One of the biggest things I learned is that students often don't know squat about how to learn effectively. They'll come up, and say, the darndest things. For example, I had one student come up to me and say, "You know, I just don't understand how I could have flunked this test." And he showed me this test, and I'd red-lined all over it. He says, "I understood it when you said it in class." The thing is, we've gone so crazy overboard with understanding is the golden key to everything, that we've somehow communicated to students that you don't need to practice. You don't even need to memorize or remember anything because you can always look it up. If you just understand it, you're good as gold. And it's really a disservice to students that we've been doing that.
For example, this student would say to me, "I can't do well in your course because I don't understand English very well." And then I'd say, "Well okay, when you're listening to the videos in the flip portion of the class, and I say stop right here and work the problem yourself, do you do that?" He says, "Well no. I don't have time." So he was never actively working any of the problems. He wasn't working with his team and so forth. So once we got that figured out, and it was made clear to him if he doesn't make the time, he's just not going to pass the class. He started doing a lot better.
You've talked about how you struggled as a student of math back in the day. How did you overcome your learning challenges?

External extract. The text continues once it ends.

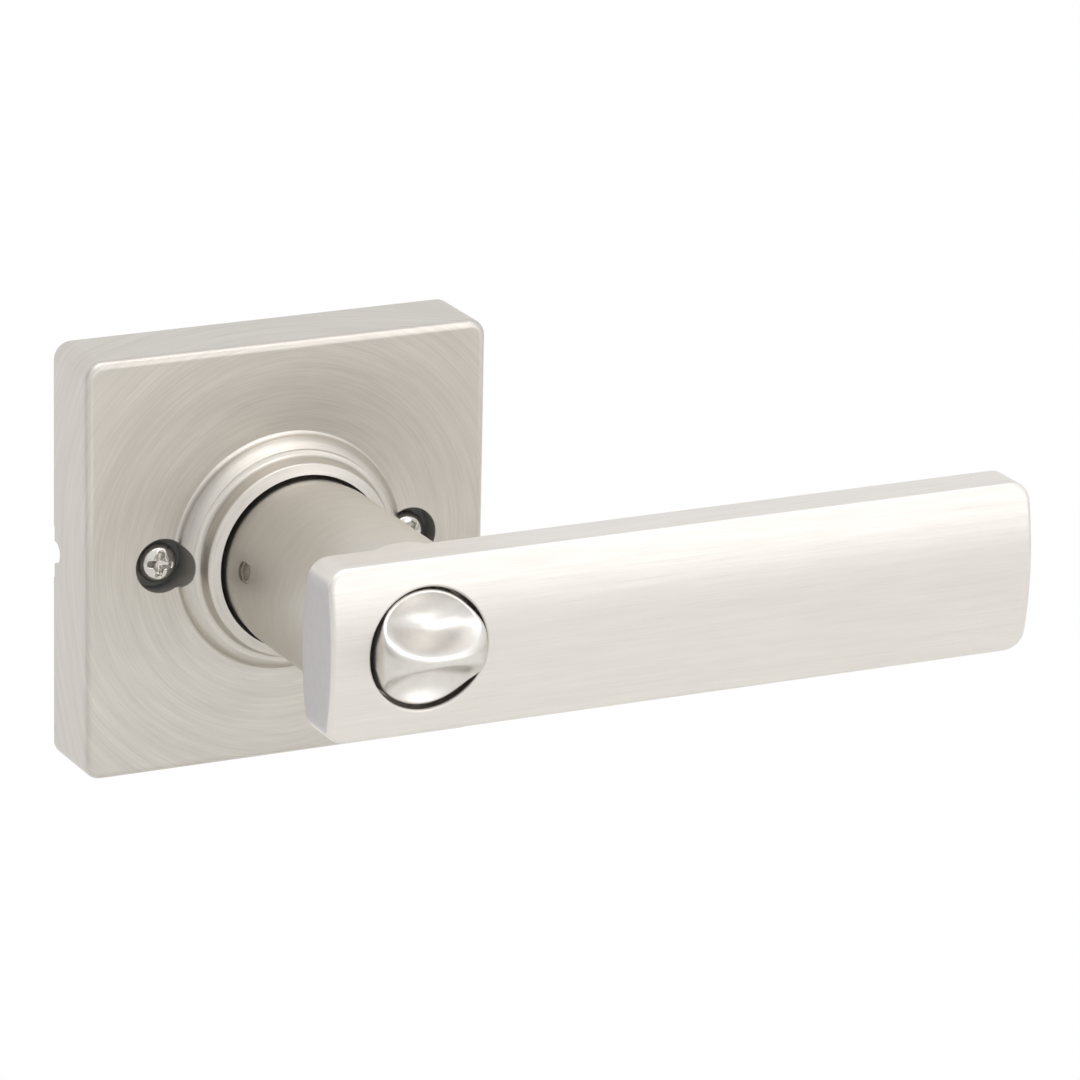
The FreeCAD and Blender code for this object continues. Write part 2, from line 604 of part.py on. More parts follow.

I flunked elementary, middle, and high school math and science. I enlisted in the army to learn a language, learned Russian, and found out I followed my passion right into a ditch because recruiters were sure not banging at my door and saying, "Gee, we just gotta have your Russian language skills." So that's what prompted me to see if I could retrain my brain. Also, I was like, "Aren't I supposed to be open to new experiences and new adventures, and yet I'm blocking this whole area out?"

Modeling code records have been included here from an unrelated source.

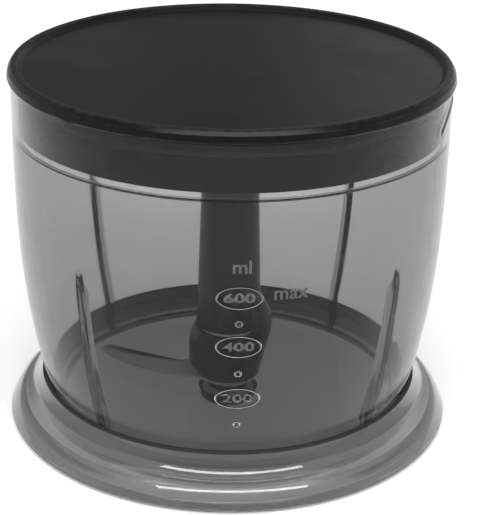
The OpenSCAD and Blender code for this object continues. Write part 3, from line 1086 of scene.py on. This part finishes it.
def makeFloor():
    data = bpy.data.meshes.new("floor")
    half = studio["floorHalf"]
    level = -skin * mm
    corners = [(x * half, y * half, level) for x, y in ((-1, -1), (1, -1), (1, 1), (-1, 1))]
    data.from_pydata(corners, [], [(0, 1, 2, 3)])
    floor = bpy.data.objects.new("floor", data)
    scene.collection.objects.link(floor)
    material = bpy.data.materials.new("paleFloor")
    material.use_nodes = True
    shader = material.node_tree.nodes["Principled BSDF"]
    shader.inputs["Base Color"].default_value = (*studio["floor"], 1)
    shader.inputs["Roughness"].default_value = studio["floorRough"]
    shader.inputs["Emission Color"].default_value = (1, 1, 1, 1)
    shader.inputs["Emission Strength"].default_value = studio["floorGlow"]
    data.materials.append(material)


def makeLight(name, plan):
    data = bpy.data.lights.new(name, "AREA")
    data.shape = "RECTANGLE"
    data.size, data.size_y = plan["size"]
    data.energy = plan["power"]
    light = bpy.data.objects.new(name, data)
    scene.collection.objects.link(light)
    azimuth, elevation = math.radians(plan["azimuth"]), math.radians(plan["elevation"])
    level = math.cos(elevation)
    away = Vector((math.sin(azimuth) * level, -math.cos(azimuth) * level, math.sin(elevation)))
    facing = away if plan["elevation"] < studio["flatFrom"] else Vector((0, 0, 1))
    light.location = away * plan["distance"]
    light.rotation_mode = "QUATERNION"
    light.rotation_quaternion = facing.to_track_quat("Z", "Y")


# The world is a pale studio, by direction, made of smooth steps. Round the walls the dim back, which is
# brighter on the right and dark in one patch, passes into the brighter front. Far to the left and right come
# pale screens, and with height all of it passes into the ceiling.
def makeWorld():
    s = studio
    world = bpy.data.worlds.new("studio")
    scene.world = world
    world.use_nodes = True
    tree = world.node_tree
    place = addNode(tree, "ShaderNodeTexCoord").outputs["Generated"]
    parts = addNode(tree, "ShaderNodeSeparateXYZ", {0: place}).outputs

    def step(value, reach, low, high):
        return ranged(tree, value, *reach, low, high, interpolation_type="SMOOTHSTEP")

    away = addNode(tree, "ShaderNodeVectorMath", {0: place, 1: s["darkPlace"]}, operation="DISTANCE")
    lightened = step(parts["X"], s["rightFrom"], s["back"], s["right"])
    behind = step(away.outputs["Value"], s["darkReach"], s["dark"], lightened)
    walls = step(parts["Y"], s["frontFrom"], behind, s["front"])
    screens = step(maths(tree, "ABSOLUTE", parts["X"]), s["sidesFrom"], walls, s["sides"])
    level = step(parts["Z"], s["topFrom"], screens, s["top"])
    tree.links.new(level, tree.nodes["Background"].inputs["Strength"])
    tree.nodes["Background"].inputs["Color"].default_value = (1, 1, 1, 1)


makeFloor()
for name in ("frontBox", "overhead"):
    makeLight(name, studio[name])
makeWorld()
scene.view_settings.view_transform = "Standard"
print("studio made")
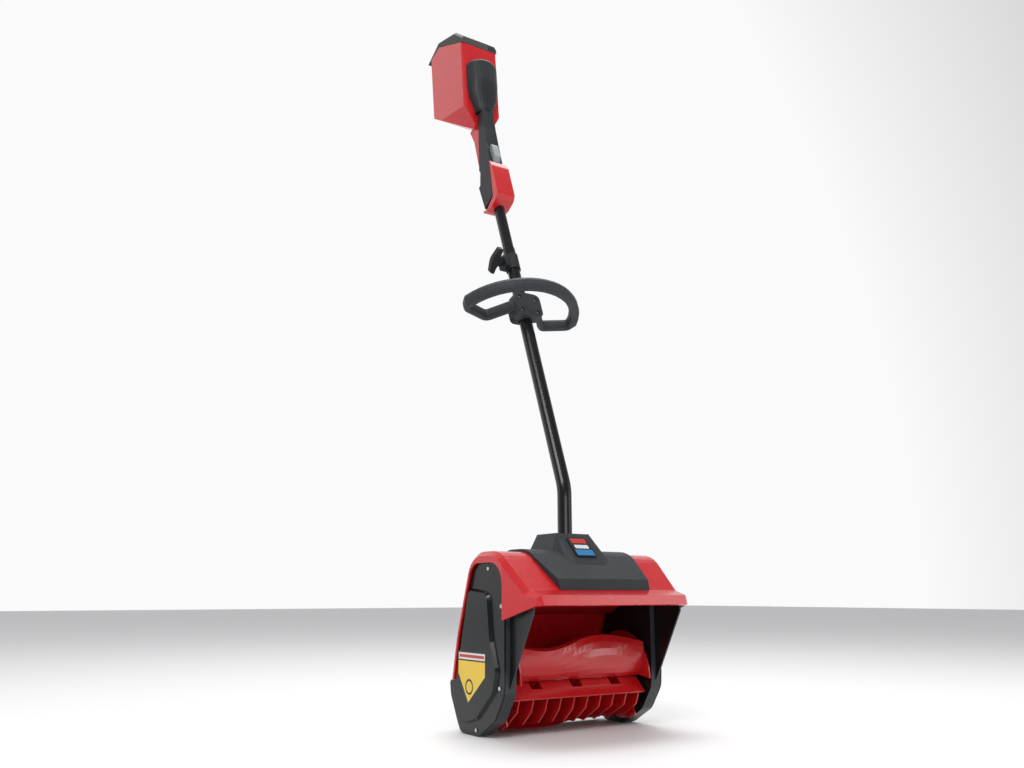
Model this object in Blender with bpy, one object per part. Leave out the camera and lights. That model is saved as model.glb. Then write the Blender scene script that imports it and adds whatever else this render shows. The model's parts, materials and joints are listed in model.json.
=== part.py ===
"""A cordless snow shovel: a paddle rotor under a hood, driven by a belt from an electric motor,
on a two-piece shaft that carries a loop handle, a trigger grip and a battery.

The head is drawn with Y = 0 at the rotor's axis and Z = 0 at the ground, -Y forwards.
The pieces on the shaft are drawn in the shaft's own frame: local Z runs up the shaft and
local Y points to its underside. At the end the whole shovel is moved so that the middle of
its footprint box is at the origin.
"""

import math

import bmesh
import bpy
from mathutils import Matrix, Vector

# Gaps
SEAT_GAP = 0.0003  # between two pieces that touch
FREE_GAP = 0.001  # around a piece that moves in a pocket
HOLE_GAP = 0.0002  # round a screw's shank

# Rotor
ROTOR_RADIUS = 0.084
GROUND_CLEARANCE = 0.004
ROTOR_END_GAP = 0.005
PADDLE_WALL = 0.005
PADDLE_RIBS = 10
RIB_WALL = 0.0024
UPPER_TIP_LEAN = math.radians(42.0)
LOWER_TIP_LEAN = math.radians(17.0)
TIP_WAVE = math.radians(12.0)
TIP_WAVE_SHIFT = 0.42
HUB_REACH = 0.040
HUB_RADIUS = 0.018
SHAFT_RADIUS = 0.006
WINDOW_WIDTH = 0.022

# Hood and side cases
HEAD_WIDTH = 0.350
HOOD_TOP = 0.303
HOOD_WALL = 0.0035
HOOD_CHAMFER = 0.008
REAR_CLEARANCE = 0.0055  # rotor tip to the hood's rear wall
HOOD_HEM = 0.086  # height of the hood's rear edge
CASE_FRONT = 0.075  # distance that the side cases reach ahead of the rotor's axis
SKIRT_HEIGHT = 0.189
LIP_REACH = 0.165
LIP_BOTTOM = 0.214
LIP_TOP = 0.230
LIP_NARROWING = 0.015  # each side of the lip, against the width at the side cases
CASE_DEPTH = 0.021
CASE_WALL = 0.003
FLANGE_SETBACK = 0.006  # side cover's flange, inside the hood's rim
FLANGE_WALL = 0.0027
FIELD_RISE = 0.0055
PANEL_WALL = 0.003
LINER_WALL = 0.0025
SCRAPER_WALL = 0.003

# Drive
MOTOR_RADIUS = 0.030
MOTOR_LENGTH = 0.095
MOTOR_DROP = 0.050  # motor's axis below the hood's top
MOTOR_AHEAD = 0.023
MOTOR_SHAFT_RADIUS = 0.004
MOTOR_PULLEY_RADIUS = 0.011
ROTOR_PULLEY_RADIUS = 0.032
BELT_WIDTH = 0.009
BELT_THICKNESS = 0.003
BEARING_RADIUS = 0.013
BEARING_WIDTH = 0.0045

# Motor cover
COVER_HALF_WIDTH = 0.110
COVER_WALL = 0.005
COVER_FRONT = 0.132
POD_TOP = 0.338
POD_CREST = 0.038  # how far ahead the top's front edge is
POD_NOSE = 0.115
POD_WALL = 0.003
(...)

The reality is I was very lucky. When I went to the Defense Language Institute, although they didn't know any neuroscience at the time they talked right in-line with the techniques we now know today to be the best in-line with what we know from neuroscience.Learning how to how to learn a language taught me meta-skills about learning, such that when I turned around and said, "Well let's see if I can actually learn math and science," I could start using some of those skills.
Now if I'd known then what I know now about learning, I could have done even a lot better. But at least it gave me a toe-hold when I was 26 to start developing a little bit of procedural fluency. I wouldn't just solve a chemistry problem and then turn it in for homework. I'd solve it, and then I'd see if I could solve it cold again.
Ultimately, my goal was to be able to look at a problem and pace through it in my mind as if I was playing a song. I could pull it instantly to mind, pull all the solution steps. I kind of knew it inside and out, and when you do that with enough problems, you begin to internalize the material at a very in-depth level. Lo and behold it worked because I was applying ideas of chunking, which I teach about in Learning How to Learn.